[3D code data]
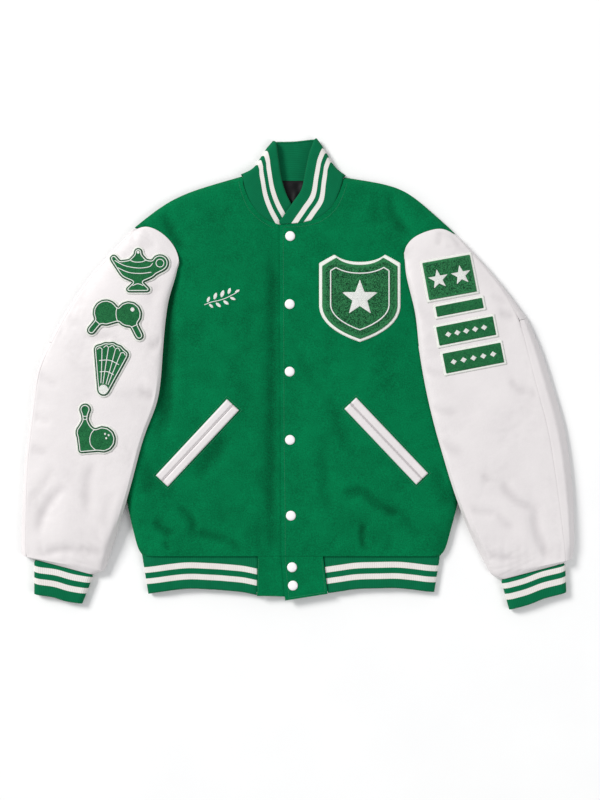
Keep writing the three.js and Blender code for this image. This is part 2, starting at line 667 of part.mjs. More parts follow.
function backGrid() {
  const outward = (shares) => shares.map((share) => 1 - share).reverse();
  const neckRows = COLLAR_BACK_ROWS.slice(2, 9).map((row) => new THREE.Vector2(row.seamX, row.seamY));
  const rightOut = outward(BACK_SHOULDER_SHARES);
  const high = joined(
    sample(shoulders.right.slice().reverse(), rightOut),
    neckRows,
    sample(shoulders.left, BACK_SHOULDER_SHARES),
  );
  const [neckFrom, neckTo] = BACK_NECK_SHARE;
  const lowShares = joined(
    rightOut.map((share) => share * neckFrom),
    even(BACK_NECK_SPANS).map((share) => mix(neckFrom, neckTo, share)),
    BACK_SHOULDER_SHARES.map((share) => mix(neckTo, 1, share)),
  );
  const low = lowShares.map((share) => edges.right[0].clone().lerp(edges.left[0], share));
  const armhole = (side) => sample(pointsOf(BACK_ARMHOLE_ROWS, side).reverse(), BACK_ARM_SHARES);
  const first = joined(sample(edges.right, BACK_SIDE_SHARES), armhole('right'));
  const last = joined(sample(edges.left, BACK_SIDE_SHARES), armhole('left'));
  const grid = patch(low, high, first, last);
  return grid.map((column) => column.map((point) => {
    const side = point.x < -8 ? 'right' : 'left';
    return new THREE.Vector3(point.x, point.y, backHeight(side, point.x, point.y));
  }));
}

const backCells = backGrid();
const neckColumns = [BACK_SHOULDER_SHARES.length - 1, BACK_SHOULDER_SHARES.length - 1 + BACK_NECK_SPANS];
const backNormals = gridNormals(backCells, -1, false, {
  high: (i) => i <= neckColumns[0] || i >= neckColumns[1],
});
for (let i = neckColumns[0] + 1; i < neckColumns[1]; i += 1) {
  backNormals[i][backCells[i].length - 1].set(0, 0, -1);
}
for (let j = 0; j < BACK_SIDE_SHARES.length; j += 1) {
  backNormals[0][j].setZ(0).normalize();
  backNormals[backCells.length - 1][j].setZ(0).normalize();
}
group.add(wall('back', backCells, backNormals, WOOL, wool));

// Hem tabs of the fronts.

function tab(side, corners, columns) {
  const low = even(columns).map((share) => corners.lowIn.clone().lerp(corners.lowOut, share));
  const high = even(columns).map((share) => corners.highIn.clone().lerp(corners.highOut, share));
  const grid = low.map((point, i) => even(3).map((share) => {
    const at = point.clone().lerp(high[i], share);
    return new THREE.Vector3(at.x, at.y, frontHeight(side, at.x, HEM_SEAM_Y));
  }));
  const normals = grid.map((column) => column.map(() => new THREE.Vector3(0, 0, 1)));
  return wall('hem_tab_' + side, grid, normals, WOOL, wool);
}

group.add(tab('left', {
  lowIn: new THREE.Vector2(-22, -371),
  lowOut: new THREE.Vector2(48, -360),
  highIn: new THREE.Vector2(-28, HEM_SEAM_Y - GAP),
  highOut: new THREE.Vector2(40.5, HEM_SEAM_Y - GAP),
}, 5));
group.add(tab('right', {
  lowIn: new THREE.Vector2(UNDERLAP_X + 2, -366),
  lowOut: new THREE.Vector2(-68.5, -363.5),
  highIn: new THREE.Vector2(UNDERLAP_X + 2, HEM_SEAM_Y - GAP),
  highOut: new THREE.Vector2(-67.3, HEM_SEAM_Y - GAP),
}, 8));

// Hem band: a strip from one tab round the back to the other tab.

const HEM_TUCK = 3.4;
const HEM_RIB_PITCH = 6.2;
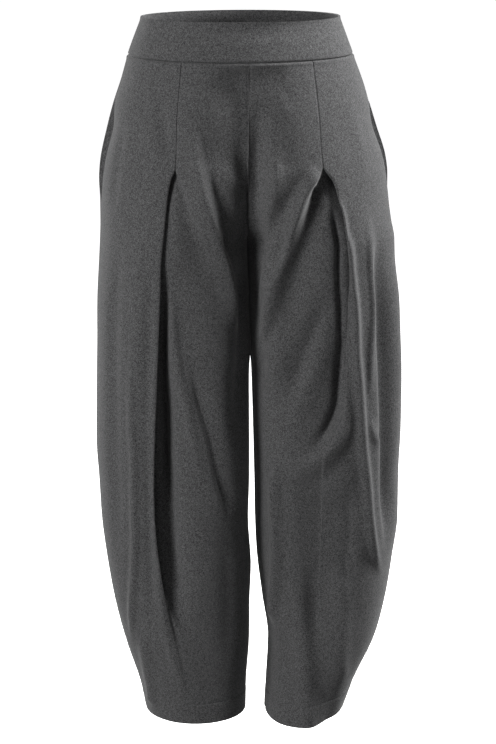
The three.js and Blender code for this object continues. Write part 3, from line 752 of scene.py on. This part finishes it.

* What is needed *
Repeat the records above exactly, from the first line to the last.

* Answer to this problem *
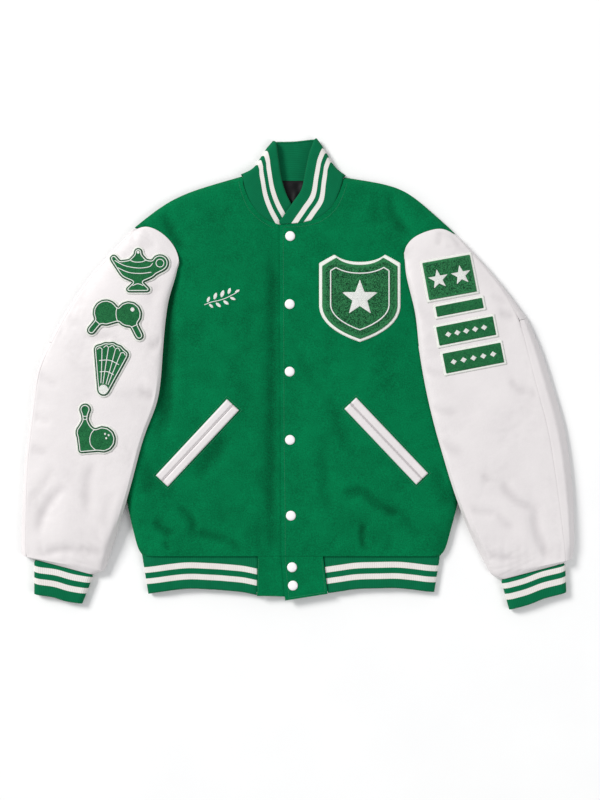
Keep writing the three.js and Blender code for this image. This is part 2, starting at line 667 of part.mjs. More parts follow.
function backGrid() {
  const outward = (shares) => shares.map((share) => 1 - share).reverse();
  const neckRows = COLLAR_BACK_ROWS.slice(2, 9).map((row) => new THREE.Vector2(row.seamX, row.seamY));
  const rightOut = outward(BACK_SHOULDER_SHARES);
  const high = joined(
    sample(shoulders.right.slice().reverse(), rightOut),
    neckRows,
    sample(shoulders.left, BACK_SHOULDER_SHARES),
  );
  const [neckFrom, neckTo] = BACK_NECK_SHARE;
  const lowShares = joined(
    rightOut.map((share) => share * neckFrom),
    even(BACK_NECK_SPANS).map((share) => mix(neckFrom, neckTo, share)),
    BACK_SHOULDER_SHARES.map((share) => mix(neckTo, 1, share)),
  );
  const low = lowShares.map((share) => edges.right[0].clone().lerp(edges.left[0], share));
  const armhole = (side) => sample(pointsOf(BACK_ARMHOLE_ROWS, side).reverse(), BACK_ARM_SHARES);
  const first = joined(sample(edges.right, BACK_SIDE_SHARES), armhole('right'));
  const last = joined(sample(edges.left, BACK_SIDE_SHARES), armhole('left'));
  const grid = patch(low, high, first, last);
  return grid.map((column) => column.map((point) => {
    const side = point.x < -8 ? 'right' : 'left';
    return new THREE.Vector3(point.x, point.y, backHeight(side, point.x, point.y));
  }));
}

const backCells = backGrid();
const neckColumns = [BACK_SHOULDER_SHARES.length - 1, BACK_SHOULDER_SHARES.length - 1 + BACK_NECK_SPANS];
const backNormals = gridNormals(backCells, -1, false, {
  high: (i) => i <= neckColumns[0] || i >= neckColumns[1],
});
for (let i = neckColumns[0] + 1; i < neckColumns[1]; i += 1) {
  backNormals[i][backCells[i].length - 1].set(0, 0, -1);
}
for (let j = 0; j < BACK_SIDE_SHARES.length; j += 1) {
  backNormals[0][j].setZ(0).normalize();
  backNormals[backCells.length - 1][j].setZ(0).normalize();
}
group.add(wall('back', backCells, backNormals, WOOL, wool));

// Hem tabs of the fronts.

function tab(side, corners, columns) {
  const low = even(columns).map((share) => corners.lowIn.clone().lerp(corners.lowOut, share));
  const high = even(columns).map((share) => corners.highIn.clone().lerp(corners.highOut, share));
  const grid = low.map((point, i) => even(3).map((share) => {
    const at = point.clone().lerp(high[i], share);
    return new THREE.Vector3(at.x, at.y, frontHeight(side, at.x, HEM_SEAM_Y));
  }));
  const normals = grid.map((column) => column.map(() => new THREE.Vector3(0, 0, 1)));
  return wall('hem_tab_' + side, grid, normals, WOOL, wool);
}

group.add(tab('left', {
  lowIn: new THREE.Vector2(-22, -371),
  lowOut: new THREE.Vector2(48, -360),
  highIn: new THREE.Vector2(-28, HEM_SEAM_Y - GAP),
  highOut: new THREE.Vector2(40.5, HEM_SEAM_Y - GAP),
}, 5));
group.add(tab('right', {
  lowIn: new THREE.Vector2(UNDERLAP_X + 2, -366),
  lowOut: new THREE.Vector2(-68.5, -363.5),
  highIn: new THREE.Vector2(UNDERLAP_X + 2, HEM_SEAM_Y - GAP),
  highOut: new THREE.Vector2(-67.3, HEM_SEAM_Y - GAP),
}, 8));

// Hem band: a strip from one tab round the back to the other tab.

const HEM_TUCK = 3.4;
const HEM_RIB_PITCH = 6.2;
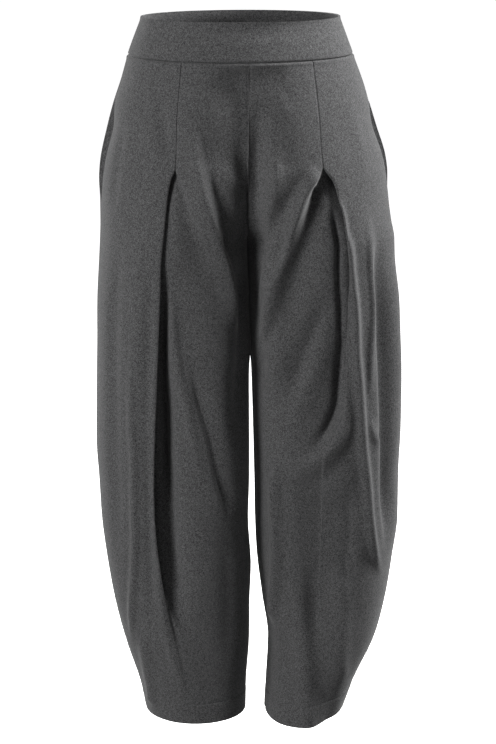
The three.js and Blender code for this object continues. Write part 3, from line 752 of scene.py on. This part finishes it.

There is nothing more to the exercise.